I am normally not a horror reader, and so not a prime audience for King's work. Still, friends recommended I read his work, so I tried The Shining when it first came out. It wasn't bad, and I felt for our protagonist's awkward situation, but the plot didn't pay off in a satisfying way. Friends later pressured me to read The Stand I loved the premise, having had a vaguely similar story idea when I was back in junior high school (nowhere near the detail of his book; just the general idea of post-apocalyptic survivors being fought over more forcefully than ever by both sides since they were so few and thus so precious. As with the previous read, I found his finale unsatisfying. The first TV series did it slightly better (while some things came out much worse). Still, these experiences led me to feel King was better at set-ups than payoffs, so I haven't read him since. I should note that I have seen a few more of his movies, including The Shawshank Redemption, The Shining, Lawnmower Man, The Mist and Carrie. The first is one of my favorite all-time movies, and Lawnmower Man -- especially in the Director's Cut -- was silly fun that aspired to greater things than the budget could manage.

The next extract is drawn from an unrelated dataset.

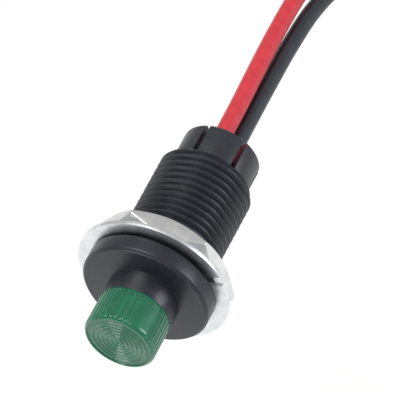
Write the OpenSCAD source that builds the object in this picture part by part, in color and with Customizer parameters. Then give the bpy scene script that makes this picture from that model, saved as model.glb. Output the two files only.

I'm not actually a fan of his, but I do appreciate his creativity and source(s) of inspiration. My dad and I started naming our cars and gadgets after Christine (he had a saab that we named Saabrina) and my bro and I were big fans of his original It movie back when we were little (didn't see the new one). I loved his autobiography "On Writing," however. It was way better than the other books I read by him. I can't figure out how to tell its popularity, unfortunately.
Yes; I've read Carrie, The Shining, The Girl Who Loved Tom Gordon, Thinner, and Dolores Claiborne, and also the short story "Secret Window, Secret Garden." They were for a report about Stephen King that I did as a project in 12th grade. I can't remember the title, but I also read a book by King about a man who paints pictures, and a boat keeps appearing in them and coming closer in each painting.